An efficient and stable fluorescent sensor based on APTES-functionalized CsPbBr3 perovskite quantum dots for ultrasensitive tetracycline detection in ethanol

Abstract

In recent years, all-inorganic halide perovskite quantum dots (IPQDs) have received a lot of attention as a new fluorescent material with excellent fluorescence properties. But their instability in polar solvents is the major factor that obstructs their applications in analysis. In this work, a novel fluorescent sensor was simply synthesized by room temperature synthesis for the detection of tetracycline (TC) in highly polar ethanol. At room temperature, a silicon layer was easily modified by in situ hydrolysis of 3-aminopropyltriethoxysilane (APTES) on the surface of IPQDs to synthesize a new type of fluorescent sensor without adding water or an initiator, which can be stably present in ethanol.
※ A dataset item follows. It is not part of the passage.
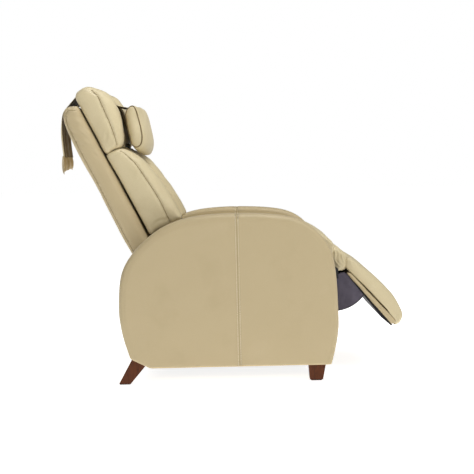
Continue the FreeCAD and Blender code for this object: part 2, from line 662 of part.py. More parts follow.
def pillow_flap():
    """Wide strap over the head cushion, hanging behind the shell to a weighted hem."""
    route = [on_back(Part.Vertex(x, 0, z)).Point for x, z in FLAP_ON_BACK]
    hang_x = FLAP_HANG_X + FLAP_THICKNESS / 2
    route = [(p.x, p.z) for p in route] + [(hang_x, FLAP_BEND_Z), (hang_x, FLAP_HEM[0])]
    sides = ([], [])
    for i, (x, z) in enumerate(route):
        before, after = route[max(i - 1, 0)], route[min(i + 1, len(route) - 1)]
        along = Vector(after[0] - before[0], 0, after[1] - before[1]).normalize()
        for half, points in ((FLAP_THICKNESS / 2, sides[0]), (-FLAP_THICKNESS / 2, sides[1])):
            points.append((x - along.z * half, z + along.x * half))
    strap = slab(sides[0] + sides[1][::-1], -FLAP_HALF_WIDTH, FLAP_HALF_WIDTH)
    hem = block((hang_x - FLAP_HEM_HALF, hang_x + FLAP_HEM_HALF), (-FLAP_HALF_WIDTH, FLAP_HALF_WIDTH),
                (FLAP_HEM[1], FLAP_HEM[0]))
    return union([strap, hem])


# ---------- assembly ----------

def make_base():
    save_pair("arm_cover", arm_cover())
    save_pair("arm_frame", arm_frame())
    save_pair("side_plate", side_plate())
    front_foot, rear_foot = feet()
    save_pair("foot_front", front_foot)
    save_pair("foot_rear", rear_foot)
    save("foot_glides", foot_glides())
    between_arms = (-ARM_INNER_Y, ARM_INNER_Y)
    rail_z = (RAIL_BOTTOM, RAIL_BOTTOM + RAIL_HEIGHT)
    tray_top = rail_z[1] + TRAY_THICKNESS
    save("front_rail", block((FRONT_RAIL_X, FRONT_RAIL_X + RAIL_DEPTH), between_arms, rail_z))
    save("rear_rail", block((REAR_RAIL_X, REAR_RAIL_X + RAIL_DEPTH), between_arms, rail_z))
    save("base_tray", block((REAR_RAIL_X, FRONT_RAIL_X + RAIL_DEPTH), between_arms, (rail_z[1], tray_top)))
    save("front_panel", block((FRONT_PANEL_X, FRONT_PANEL_X + PANEL_THICKNESS), between_arms,
                              (PANEL_BOTTOM, FRONT_PANEL_TOP)))
    save("rear_panel", rear_panel())
    save("mains_inlet", mains_inlet())
    save("power_box", block(POWER_BOX_X, POWER_BOX_Y, (tray_top, tray_top + POWER_BOX_HEIGHT)))
    save("hinge_pins", hinge_pins())


def make_seat():
    save("seat_deck", seat_deck())
    save("seat_cushion", seat_cushion())
    save("knee_roll", knee_roll())
    save("control_panel", control_panel())
    for name, x in zip(("recline", "leg_rest", "massage"), BUTTON_X):
        save(name + "_button", button(x))


def make_actuators():
    save("recline_actuator", actuator(RECLINE_ROD_Z, (-72, 190), (-73, 120), -ACTUATOR_Y))
    turn = math.radians(RECLINE_LEVER_REST)
    recline_pin = BACK_HINGE[0] - RECLINE_LEVER * math.sin(turn)
    save("recline_rod", actuator_rod(recline_pin, RECLINE_ROD_Z, (recline_pin + 16, 30), -ACTUATOR_Y, 9, 14))
    save("leg_actuator", actuator(LEG_ROD_Z, (30, 284), (100, 285), ACTUATOR_Y))
    save("leg_rod", actuator_rod(LEG_HINGE[0], LEG_ROD_Z, (170, LEG_HINGE[0] - 17), ACTUATOR_Y, 10.2, 19.5))


def make_back():
    save("back_frame", back_frame())
    save_pair("back_bracket", back_bracket())
    save("recline_lever", recline_lever())
    save("back_shell", back_shell())
    for name, outline in (("head_bolster", HEAD_OUTLINE), ("back_bolster", BACK_OUTLINE)):
        save_pair(name, on_back(slab(outline, -CUSHION_HALF_WIDTH, -CHANNEL_HALF_WIDTH)))
    save("back_centre_pad", centre_pad(*BACK_PAD))
    save("head_centre_pad", centre_pad(*HEAD_PAD))
    save("lower_back_pad", on_back(block((CENTRE_PAD_REAR, LOWER_PAD_FRONT),
                                         (-CUSHION_HALF_WIDTH, CUSHION_HALF_WIDTH), LOWER_PAD)))


def make_massager():
    low, high = RAIL_BLOCK_HEIGHTS[0], RAIL_BLOCK_HEIGHTS[1] + RAIL_BLOCK
    rods = [rod(ROD_RADIUS, (ROD_DEPTH, y, low), (ROD_DEPTH, y, high)) for y in (-ROD_Y, ROD_Y)]
    save("guide_rods", on_back(group(rods)))
    save("rail_blocks", rail_blocks())
    motor = rod(LIFT_MOTOR_RADIUS, (ROD_DEPTH, 0, low - LIFT_MOTOR_HEIGHT), (ROD_DEPTH, 0, low))
    motor = motor.cut(rod(SCREW_RADIUS + RUNNING_CLEARANCE, (ROD_DEPTH, 0, low - SCREW_INSERT - 2),
                          (ROD_DEPTH, 0, low + 1)))
    save("lift_motor", on_back(motor))
    screw = rod(SCREW_RADIUS, (ROD_DEPTH, 0, low - SCREW_INSERT), (ROD_DEPTH, 0, high + 5))
    save("lead_screw", on_back(screw))
    save("massage_carriage", massage_carriage())
    save_pair("roller_arm", roller_arm())
    save_pair("roller_upper", roller(1))
    save_pair("roller_lower", roller(-1))


def make_leg_rest():
    save("leg_frame", leg_frame())
    save("leg_board", leg_board())
    save("leg_cushion", leg_cushion())
    save("leg_shroud", leg_shroud())


def make_pillow():
    save("neck_pillow", neck_pillow())
    save("pillow_flap", pillow_flap())


os.makedirs("parts", exist_ok=True)
make_base()
make_seat()
make_actuators()
make_back()
make_massager()
make_leg_rest()
make_pillow()
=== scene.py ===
import json
import math

import bpy
import numpy as np
from mathutils import Matrix, Vector
from mathutils.bvhtree import BVHTree


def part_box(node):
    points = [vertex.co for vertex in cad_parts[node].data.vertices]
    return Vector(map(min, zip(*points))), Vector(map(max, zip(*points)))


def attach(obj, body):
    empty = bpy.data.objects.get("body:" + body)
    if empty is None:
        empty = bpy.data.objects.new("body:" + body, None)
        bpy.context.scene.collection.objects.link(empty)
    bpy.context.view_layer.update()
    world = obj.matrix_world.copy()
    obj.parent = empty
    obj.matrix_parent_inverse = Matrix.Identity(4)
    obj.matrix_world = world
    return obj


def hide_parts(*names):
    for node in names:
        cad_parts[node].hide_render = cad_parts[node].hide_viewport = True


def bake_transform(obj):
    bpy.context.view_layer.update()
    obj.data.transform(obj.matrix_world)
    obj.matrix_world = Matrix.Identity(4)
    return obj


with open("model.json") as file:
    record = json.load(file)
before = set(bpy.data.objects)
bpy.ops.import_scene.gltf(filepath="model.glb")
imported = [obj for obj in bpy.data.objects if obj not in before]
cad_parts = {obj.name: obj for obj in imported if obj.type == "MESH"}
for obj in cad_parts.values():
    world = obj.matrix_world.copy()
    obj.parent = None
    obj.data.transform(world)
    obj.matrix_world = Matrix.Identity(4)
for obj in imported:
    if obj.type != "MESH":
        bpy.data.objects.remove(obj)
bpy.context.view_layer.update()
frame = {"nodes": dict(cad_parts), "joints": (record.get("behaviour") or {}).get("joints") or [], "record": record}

# Power massage recliner. Outlines are in millimetres: the back's as (forward, up) from its hinge,
# the leg rest's as (down the slope, square to it) from its hinge, the base's as (x, z).

MM = 0.001
JOINTS = {joint["name"]: joint for joint in frame["joints"]}
BACK_HINGE = np.array(JOINTS["back_recline"]["pos_m"])
LEG_HINGE = np.array(JOINTS["leg_rest_swing"]["pos_m"])
UP_THE_BACK = np.array(JOINTS["carriage_travel"]["axis"])
OFF_THE_BACK = np.array(JOINTS["knead_right"]["axis"])
DOWN_THE_LEG = np.array([math.cos(math.radians(45)), 0, -math.sin(math.radians(45))])
OFF_THE_LEG = np.array([math.sin(math.radians(45)), 0, math.cos(math.radians(45))])
DRAWING_X = 0.0115
ACROSS = np.array([0.0, 1.0, 0.0])


# ---------- places ----------

def on_back(a, b, y):
    """World points for depths a and heights b on the back, and y across, in millimetres."""
    return (BACK_HINGE + MM * (np.outer(a, OFF_THE_BACK) + np.outer(b, UP_THE_BACK) + np.outer(y, ACROSS)))


def on_leg(a, b, y):
    """World points for a down the leg rest's slope and b square to it."""
    return (LEG_HINGE + MM * (np.outer(a, DOWN_THE_LEG) + np.outer(b, OFF_THE_LEG) + np.outer(y, ACROSS)))


def on_base(a, b, y):
    """World points for the base's (x, z) side view."""
    return np.column_stack([np.asarray(a) * MM + DRAWING_X, np.asarray(y) * MM, np.asarray(b) * MM])


def smoothstep(low, high, value):
    t = np.clip((np.asarray(value, float) - low) / (high - low), 0, 1)
    return t * t * (3 - 2 * t)


# ---------- outlines ----------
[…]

The novel method has shown high selectivity and sensitivity to TC in ethanol, and the detection limit can even reach 76 nM. The mechanism of fluorescence quenching is mainly the electron transfer between TC and IPQDs. Furthermore, the sensor was successfully applied to the detection of trace TC in actual samples. Our research has laid the foundation for improving the stability of perovskite quantum dots and their development in the field of analytical chemistry.